AWS Network Manager - Provides a central dashboard to manage and monitor your global network across AWS and on-premises resources.
Traffic Mirroring - Copies network traffic from elastic network interfaces and sends it to security and monitoring appliances for deep packet inspection.
CloudWatch Metrics - Monitor network-related metrics such as NetworkIn, NetworkOut, and NetworkPacketsIn for EC2 instances.
How These Tools Work
VPC Flow Logs:
- Capture metadata about network traffic (source IP, destination IP, ports, protocol, action taken)

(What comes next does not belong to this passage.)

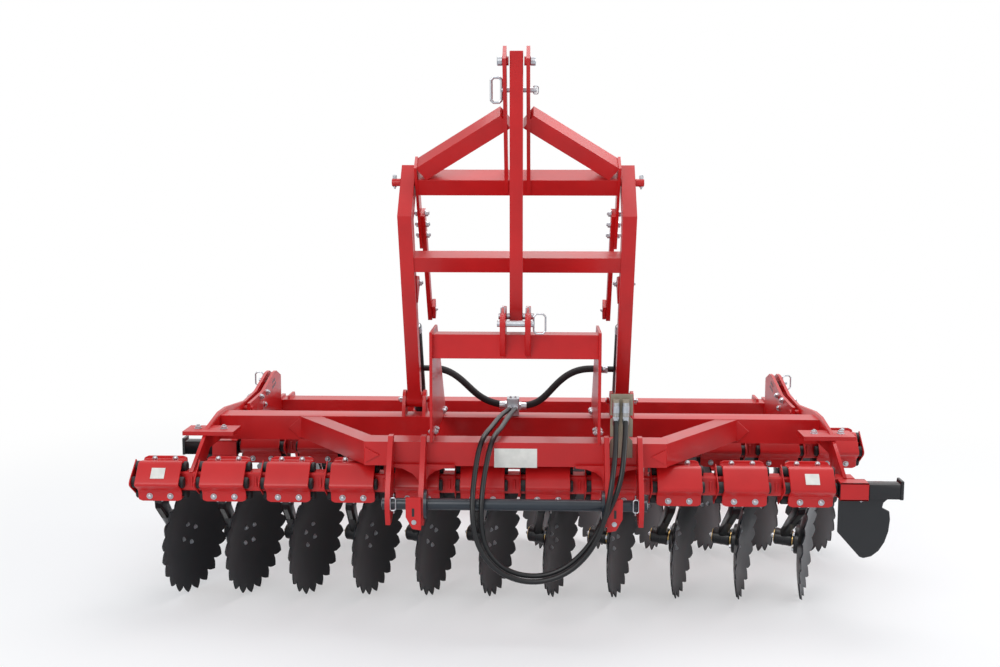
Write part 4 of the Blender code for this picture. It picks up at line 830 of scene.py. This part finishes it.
    def _clamps(self) -> None:
        """Build the bent covers, the keepers and the cords of every clamp."""
        covers, cords, bolts = Solid(), Solid(), Solid()
        front = self._at(strip(rounded(self.front_line, self.cover_bend), self.wall))
        rear = self._at(strip(rounded(self.rear_line, self.cover_bend), self.wall))
        keeper = self._at(strip(rounded(self.keeper_line, self.keeper_bend), self.keeper_width))
        reach = self.cord_reach
        for x in self.centres():
            self._cover(covers, front, x)
            self._cover(covers, rear, x)
            near, far = x - self.side * self.cord_ends[0], x + self.side * self.cord_ends[1]
            covers.plate(keeper, near - 0.0025, near + 0.0025, edge=0.001)
            for y, z in ((-reach, 0.0), (reach, 0.0), (0.0, reach - 0.005), (0.0, -reach)):
                y, z = y + self.row_y, z + BAR_Z
                cords.bar(from_bar(y, z, near), from_bar(y, z, far), self.cord_radius, 18, edge=0.003)
            for step in (-self.bolt_step, self.bolt_step):
                for y, z, washer in self.cover_bolts:
                    place = from_bar(self.row_y + y, BAR_Z + z, x + step)
                    bolts.bolt(place, (0, -1, 0), washer, domed=True)
        covers.piece(self.name + "_covers", Finish.RED)
        cords.piece(self.name + "_cords", Finish.RUBBER)
        bolts.piece(self.name + "_cover_bolts", Finish.ZINC)

    def _arms(self) -> None:
        """Build the arm and the bearing of every disc."""
        arms, rings, bolts = Solid(), Solid(), Solid()
        for joint in self._joints():
            axis, centre = Vector(joint["axis"]), Vector(joint["pos_m"])
            start = centre - axis * self.hub_start
            end = start - axis * self.hub_length
            hub = (start + end) / 2.0
            x = centre.x - self.side * (self.lead + self.arm_top)
            stations = [
                (Vector(from_bar(self.row_y + y, BAR_Z + z, x - self.side * shift)), depth)
                for y, z, shift, depth in self.arm_rings
            ] + [(hub + Vector((0.0, y, z)), depth) for y, z, depth in self.hub_rings]
            arms.loft([
                [
                    (place.x + sx * self.arm_half, place.y + sy * depth, place.z)
                    for sx, sy in ((-1, -1), (1, -1), (1, 1), (-1, 1))
                ]
                for place, depth in stations
            ], 0.009)
            arms.bar(start, end, self.hub_radius, 28, edge=0.003)
            for share in self.rib_shares:
                rib = start.lerp(end, share)
                arms.bar(rib - axis * 0.004, rib + axis * 0.004, self.hub_radius + 0.001, 28)
            rings.bar(start - axis * 0.0005, start + axis * 0.004, self.hub_radius * 0.86, 28)
            rings.bar(end - axis * 0.003, end + axis * 0.001, self.hub_radius * 0.80, 28)
            bolts.bolt(end - axis * 0.003, -axis, 0.013)
            y, z, step = self.arm_bolt
            for side in SIDES:
                bolts.bolt(from_bar(self.row_y + y, BAR_Z + z, x + side * step), (0, 0, -1), 0.010)
        arms.piece(self.name + "_arms", Finish.BLACK)
        rings.piece(self.name + "_bearing_rings", Finish.BRASS)
        bolts.piece(self.name + "_arm_bolts", Finish.ZINC)

    def _reflector(self) -> None:
        """Put the blank pale squares on the two outermost covers of the front row."""
        tiles = Solid()
        (y, z), normal, size = self.tile
        for x in (min(self.centres()), max(self.centres())):
            tiles.slab(from_bar(self.row_y + y, BAR_Z + z, x), normal, size)
        tiles.piece(self.name + "_blank_reflectors", Finish.PALE)

    def build(self) -> None:
        """Build the row from its toolbar outwards."""
        self._toolbar()
        self._clamps()
        self._arms()
        if self.side > 0:
            self._reflector()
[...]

- Can be created at VPC, subnet, or ENI level
- Logs accepted, rejected, or all traffic
- Does not capture packet payloads
- Typical use: identifying blocked connections due to security groups or NACLs
VPC Reachability Analyzer:
- Performs hop-by-hop analysis of network paths
- Checks security groups, NACLs, route tables, and other configurations
- Provides explanations when paths are blocked
- No actual traffic is sent during analysis
- Useful for validating network configurations before deployment
Traffic Mirroring:
- Creates a copy of network traffic
- Requires a mirror source, filter, and target
- Target can be a network load balancer or ENI
- Supports filtering by protocol, port, and direction
Common Troubleshooting Scenarios
1. Instance cannot reach the internet - Check route tables for internet gateway route, verify security groups allow outbound traffic, confirm NACL rules, ensure public IP or NAT gateway is configured
2. Instances in different subnets cannot communicate - Use Reachability Analyzer to identify blocking configurations, review security groups and NACLs on both subnets
3. Intermittent connectivity issues - Enable VPC Flow Logs to capture traffic patterns, analyze rejected traffic entries, correlate with CloudWatch metrics
4. Security investigation - Use Traffic Mirroring for deep packet inspection, analyze Flow Logs for suspicious patterns
Exam Tips: Answering Questions on Network Troubleshooting Tools
1. VPC Flow Logs vs Reachability Analyzer: Flow Logs capture actual traffic data over time, while Reachability Analyzer tests configuration paths and does not require actual traffic. Choose Flow Logs for historical analysis and Reachability Analyzer for configuration validation.
2. Remember Flow Log Limitations: Flow Logs do not capture DNS traffic to Route 53, DHCP traffic, metadata traffic to 169.254.169.254, or traffic to the default VPC router.
3. Security Group vs NACL Issues: If Flow Logs show traffic as REJECT, the issue is likely with NACLs (stateless). Security group denials may not always appear as explicit rejects in Flow Logs.
4. Cost Considerations: Questions may present scenarios where cost-effective solutions are needed. VPC Flow Logs to S3 are more cost-effective than CloudWatch Logs for long-term storage.
5. Traffic Mirroring Use Cases: When questions mention content inspection, threat detection, or deep packet analysis, Traffic Mirroring is typically the correct answer.
6. Reachability Analyzer for Pre-deployment: For questions about validating network paths before launching resources or after configuration changes, Reachability Analyzer is the appropriate tool.
7. Aggregation Intervals: Flow Logs have a default aggregation interval of 10 minutes but can be set to 1 minute for more granular data at additional cost.
8. Cross-Account Analysis: Remember that Reachability Analyzer works within a single AWS account and Region. For cross-account scenarios, consider other approaches.